[Modeling code records]
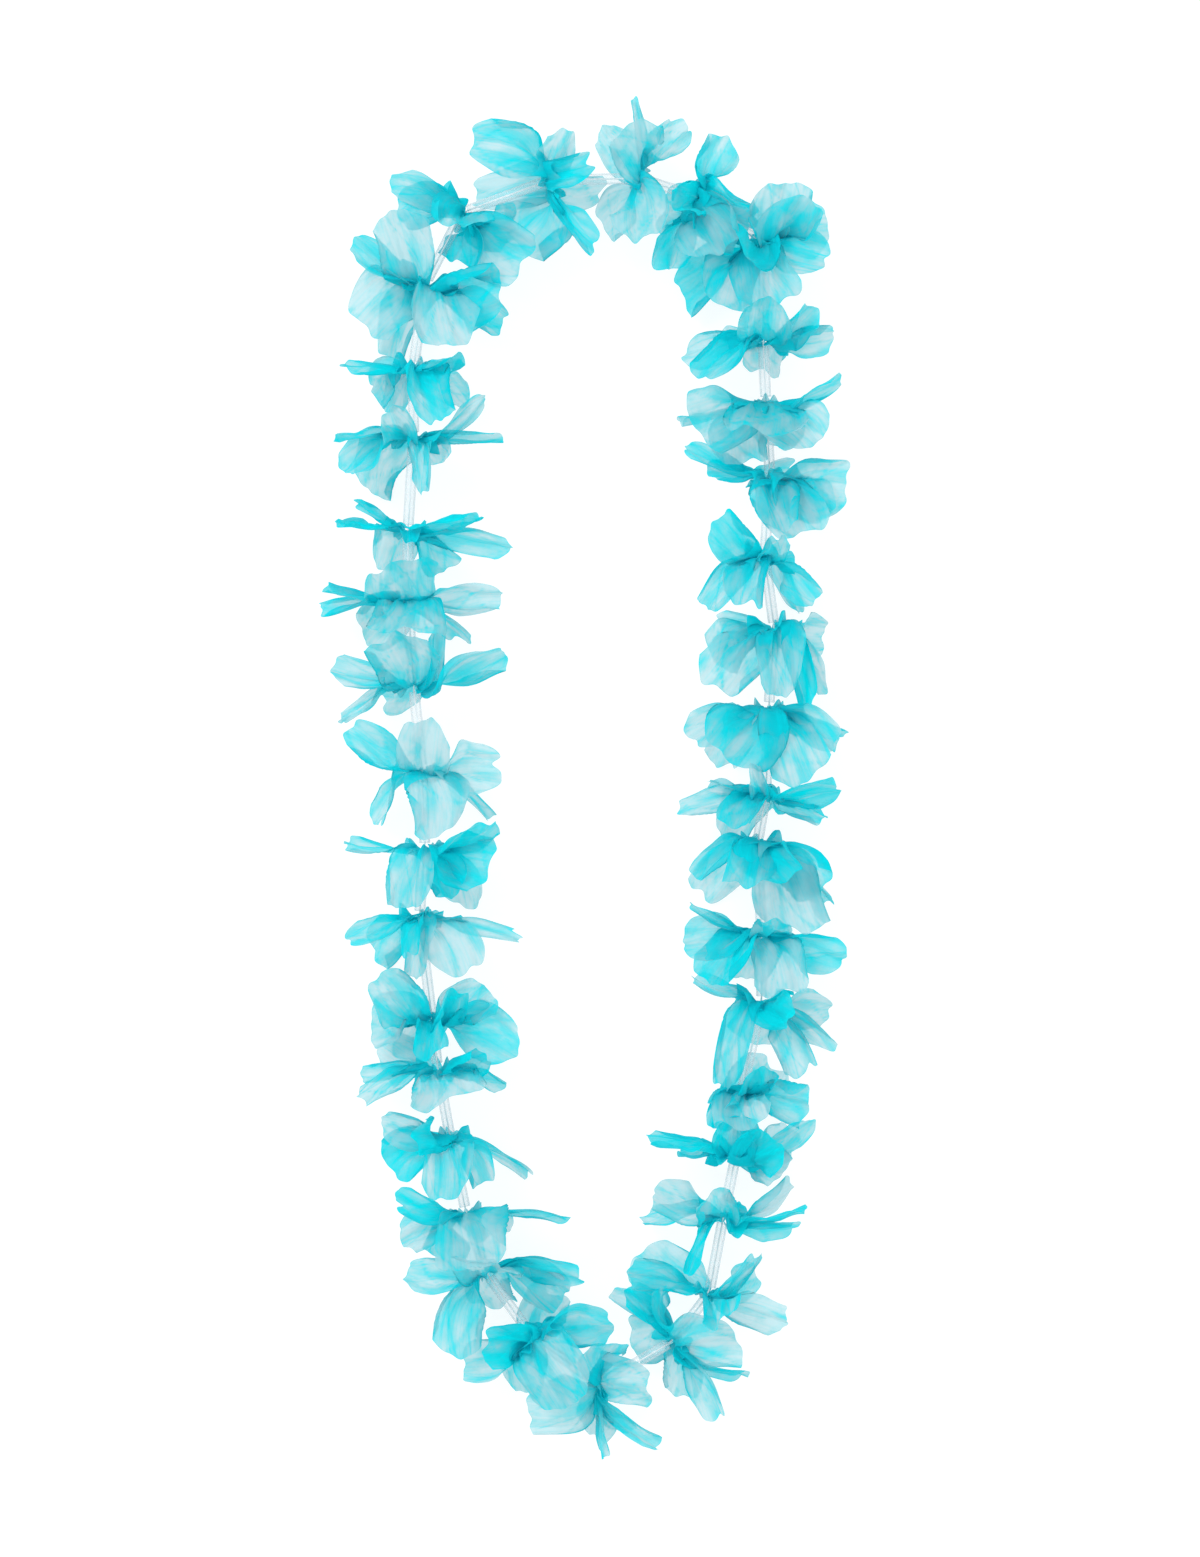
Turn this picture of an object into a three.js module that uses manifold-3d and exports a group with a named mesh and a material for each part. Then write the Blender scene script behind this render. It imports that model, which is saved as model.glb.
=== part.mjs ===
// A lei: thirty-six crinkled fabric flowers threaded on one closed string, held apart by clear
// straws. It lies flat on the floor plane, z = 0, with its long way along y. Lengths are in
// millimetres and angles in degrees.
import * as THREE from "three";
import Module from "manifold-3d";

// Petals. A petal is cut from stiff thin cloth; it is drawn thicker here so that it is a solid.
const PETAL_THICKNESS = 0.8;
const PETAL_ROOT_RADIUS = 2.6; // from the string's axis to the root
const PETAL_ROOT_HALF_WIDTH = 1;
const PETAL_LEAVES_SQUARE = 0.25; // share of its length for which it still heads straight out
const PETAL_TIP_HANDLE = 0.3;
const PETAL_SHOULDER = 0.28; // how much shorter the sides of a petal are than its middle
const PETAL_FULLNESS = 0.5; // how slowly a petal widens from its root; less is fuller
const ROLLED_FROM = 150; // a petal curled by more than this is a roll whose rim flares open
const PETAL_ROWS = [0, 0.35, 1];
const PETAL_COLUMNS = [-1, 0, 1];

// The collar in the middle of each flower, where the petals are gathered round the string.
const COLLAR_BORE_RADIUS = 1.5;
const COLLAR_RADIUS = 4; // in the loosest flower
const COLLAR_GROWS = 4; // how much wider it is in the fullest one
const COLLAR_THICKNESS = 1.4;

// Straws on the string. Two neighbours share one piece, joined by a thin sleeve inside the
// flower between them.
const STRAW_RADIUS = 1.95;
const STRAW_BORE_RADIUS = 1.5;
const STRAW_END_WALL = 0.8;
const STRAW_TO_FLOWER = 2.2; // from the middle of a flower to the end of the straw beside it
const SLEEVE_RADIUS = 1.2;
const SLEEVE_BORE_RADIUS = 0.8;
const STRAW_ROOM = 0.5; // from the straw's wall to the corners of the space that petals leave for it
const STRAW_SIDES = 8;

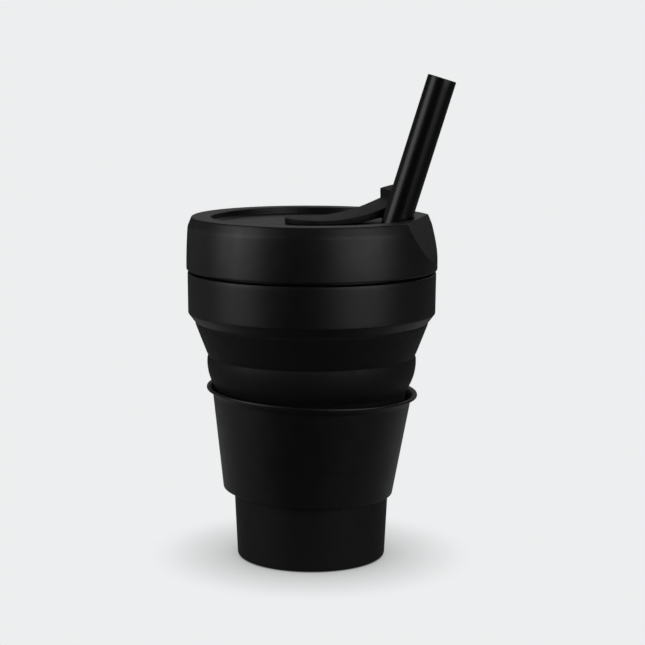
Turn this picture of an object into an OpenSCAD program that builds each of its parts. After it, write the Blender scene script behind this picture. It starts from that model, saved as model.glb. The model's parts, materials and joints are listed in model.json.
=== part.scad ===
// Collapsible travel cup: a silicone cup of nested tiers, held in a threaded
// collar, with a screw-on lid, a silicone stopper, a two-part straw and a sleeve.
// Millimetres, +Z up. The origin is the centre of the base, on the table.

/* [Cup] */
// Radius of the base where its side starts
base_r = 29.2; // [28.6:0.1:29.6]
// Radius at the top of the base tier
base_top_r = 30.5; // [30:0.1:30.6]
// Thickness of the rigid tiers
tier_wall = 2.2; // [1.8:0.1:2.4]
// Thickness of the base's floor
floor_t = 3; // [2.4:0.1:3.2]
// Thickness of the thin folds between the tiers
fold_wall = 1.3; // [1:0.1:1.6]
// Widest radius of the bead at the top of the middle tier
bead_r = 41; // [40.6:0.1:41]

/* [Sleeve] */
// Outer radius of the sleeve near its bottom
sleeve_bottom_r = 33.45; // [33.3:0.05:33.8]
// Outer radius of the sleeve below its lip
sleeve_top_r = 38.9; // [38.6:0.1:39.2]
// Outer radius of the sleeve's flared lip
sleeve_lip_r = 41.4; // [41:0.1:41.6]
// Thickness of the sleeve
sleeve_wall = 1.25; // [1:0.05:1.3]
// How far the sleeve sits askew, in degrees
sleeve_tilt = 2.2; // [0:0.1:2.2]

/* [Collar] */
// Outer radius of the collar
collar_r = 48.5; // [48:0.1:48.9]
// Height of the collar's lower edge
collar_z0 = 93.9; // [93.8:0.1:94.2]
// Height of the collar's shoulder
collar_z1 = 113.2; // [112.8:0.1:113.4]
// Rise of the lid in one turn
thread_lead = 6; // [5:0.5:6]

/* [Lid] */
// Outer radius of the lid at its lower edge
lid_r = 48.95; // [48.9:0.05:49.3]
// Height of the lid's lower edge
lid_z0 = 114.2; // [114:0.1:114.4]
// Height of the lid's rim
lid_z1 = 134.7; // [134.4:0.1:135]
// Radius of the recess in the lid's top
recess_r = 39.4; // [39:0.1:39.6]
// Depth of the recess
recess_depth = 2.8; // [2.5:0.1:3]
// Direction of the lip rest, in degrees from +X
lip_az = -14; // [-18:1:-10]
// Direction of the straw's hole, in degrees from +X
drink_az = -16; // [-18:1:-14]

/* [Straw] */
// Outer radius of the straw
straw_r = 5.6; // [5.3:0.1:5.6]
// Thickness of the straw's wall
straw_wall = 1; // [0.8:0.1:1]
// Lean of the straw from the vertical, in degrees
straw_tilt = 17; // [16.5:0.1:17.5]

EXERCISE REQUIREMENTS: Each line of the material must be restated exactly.

TASK RESULT:
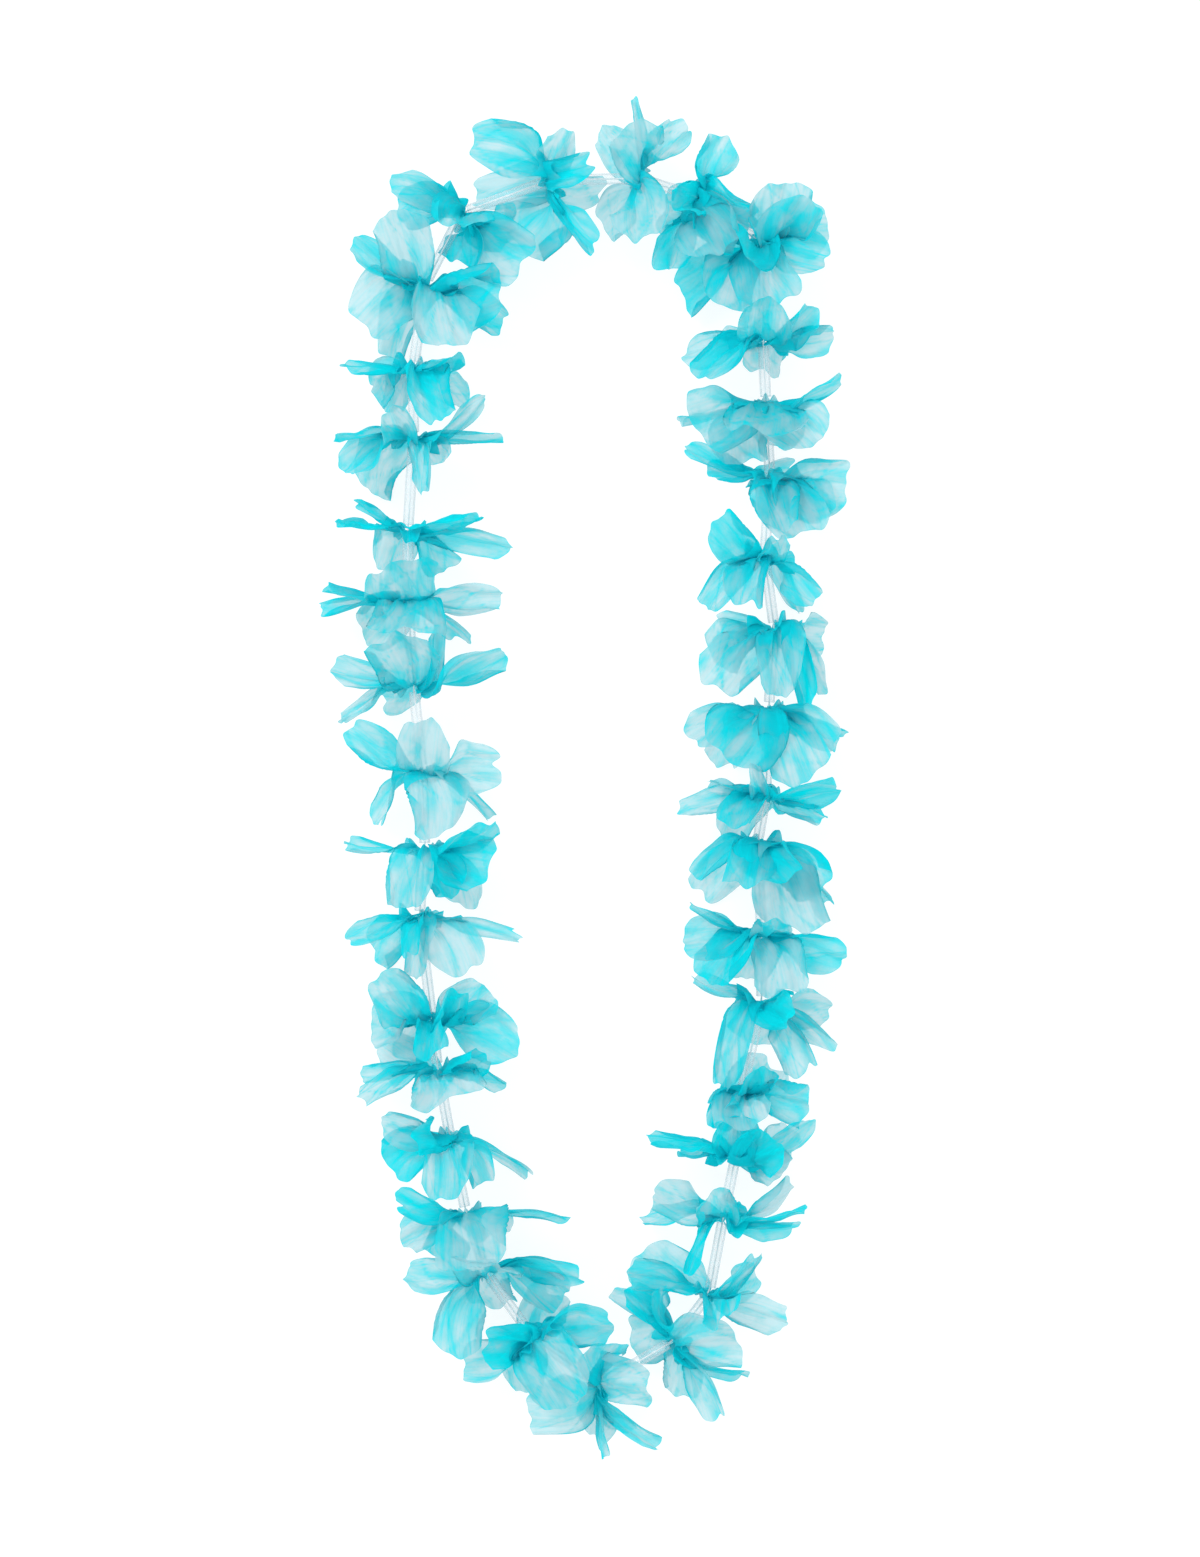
Turn this picture of an object into a three.js module that uses manifold-3d and exports a group with a named mesh and a material for each part. Then write the Blender scene script behind this render. It imports that model, which is saved as model.glb.
=== part.mjs ===
// A lei: thirty-six crinkled fabric flowers threaded on one closed string, held apart by clear
// straws. It lies flat on the floor plane, z = 0, with its long way along y. Lengths are in
// millimetres and angles in degrees.
import * as THREE from "three";
import Module from "manifold-3d";

// Petals. A petal is cut from stiff thin cloth; it is drawn thicker here so that it is a solid.
const PETAL_THICKNESS = 0.8;
const PETAL_ROOT_RADIUS = 2.6; // from the string's axis to the root
const PETAL_ROOT_HALF_WIDTH = 1;
const PETAL_LEAVES_SQUARE = 0.25; // share of its length for which it still heads straight out
const PETAL_TIP_HANDLE = 0.3;
const PETAL_SHOULDER = 0.28; // how much shorter the sides of a petal are than its middle
const PETAL_FULLNESS = 0.5; // how slowly a petal widens from its root; less is fuller
const ROLLED_FROM = 150; // a petal curled by more than this is a roll whose rim flares open
const PETAL_ROWS = [0, 0.35, 1];
const PETAL_COLUMNS = [-1, 0, 1];

// The collar in the middle of each flower, where the petals are gathered round the string.
const COLLAR_BORE_RADIUS = 1.5;
const COLLAR_RADIUS = 4; // in the loosest flower
const COLLAR_GROWS = 4; // how much wider it is in the fullest one
const COLLAR_THICKNESS = 1.4;

// Straws on the string. Two neighbours share one piece, joined by a thin sleeve inside the
// flower between them.
const STRAW_RADIUS = 1.95;
const STRAW_BORE_RADIUS = 1.5;
const STRAW_END_WALL = 0.8;
const STRAW_TO_FLOWER = 2.2; // from the middle of a flower to the end of the straw beside it
const SLEEVE_RADIUS = 1.2;
const SLEEVE_BORE_RADIUS = 0.8;
const STRAW_ROOM = 0.5; // from the straw's wall to the corners of the space that petals leave for it
const STRAW_SIDES = 8;

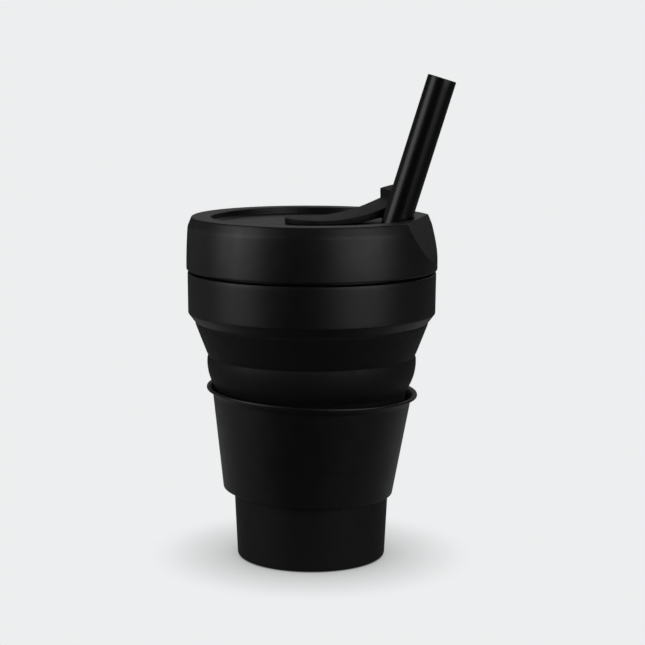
Turn this picture of an object into an OpenSCAD program that builds each of its parts. After it, write the Blender scene script behind this picture. It starts from that model, saved as model.glb. The model's parts, materials and joints are listed in model.json.
=== part.scad ===
// Collapsible travel cup: a silicone cup of nested tiers, held in a threaded
// collar, with a screw-on lid, a silicone stopper, a two-part straw and a sleeve.
// Millimetres, +Z up. The origin is the centre of the base, on the table.

/* [Cup] */
// Radius of the base where its side starts
base_r = 29.2; // [28.6:0.1:29.6]
// Radius at the top of the base tier
base_top_r = 30.5; // [30:0.1:30.6]
// Thickness of the rigid tiers
tier_wall = 2.2; // [1.8:0.1:2.4]
// Thickness of the base's floor
floor_t = 3; // [2.4:0.1:3.2]
// Thickness of the thin folds between the tiers
fold_wall = 1.3; // [1:0.1:1.6]
// Widest radius of the bead at the top of the middle tier
bead_r = 41; // [40.6:0.1:41]

/* [Sleeve] */
// Outer radius of the sleeve near its bottom
sleeve_bottom_r = 33.45; // [33.3:0.05:33.8]
// Outer radius of the sleeve below its lip
sleeve_top_r = 38.9; // [38.6:0.1:39.2]
// Outer radius of the sleeve's flared lip
sleeve_lip_r = 41.4; // [41:0.1:41.6]
// Thickness of the sleeve
sleeve_wall = 1.25; // [1:0.05:1.3]
// How far the sleeve sits askew, in degrees
sleeve_tilt = 2.2; // [0:0.1:2.2]

/* [Collar] */
// Outer radius of the collar
collar_r = 48.5; // [48:0.1:48.9]
// Height of the collar's lower edge
collar_z0 = 93.9; // [93.8:0.1:94.2]
// Height of the collar's shoulder
collar_z1 = 113.2; // [112.8:0.1:113.4]
// Rise of the lid in one turn
thread_lead = 6; // [5:0.5:6]

/* [Lid] */
// Outer radius of the lid at its lower edge
lid_r = 48.95; // [48.9:0.05:49.3]
// Height of the lid's lower edge
lid_z0 = 114.2; // [114:0.1:114.4]
// Height of the lid's rim
lid_z1 = 134.7; // [134.4:0.1:135]
// Radius of the recess in the lid's top
recess_r = 39.4; // [39:0.1:39.6]
// Depth of the recess
recess_depth = 2.8; // [2.5:0.1:3]
// Direction of the lip rest, in degrees from +X
lip_az = -14; // [-18:1:-10]
// Direction of the straw's hole, in degrees from +X
drink_az = -16; // [-18:1:-14]

/* [Straw] */
// Outer radius of the straw
straw_r = 5.6; // [5.3:0.1:5.6]
// Thickness of the straw's wall
straw_wall = 1; // [0.8:0.1:1]
// Lean of the straw from the vertical, in degrees
straw_tilt = 17; // [16.5:0.1:17.5]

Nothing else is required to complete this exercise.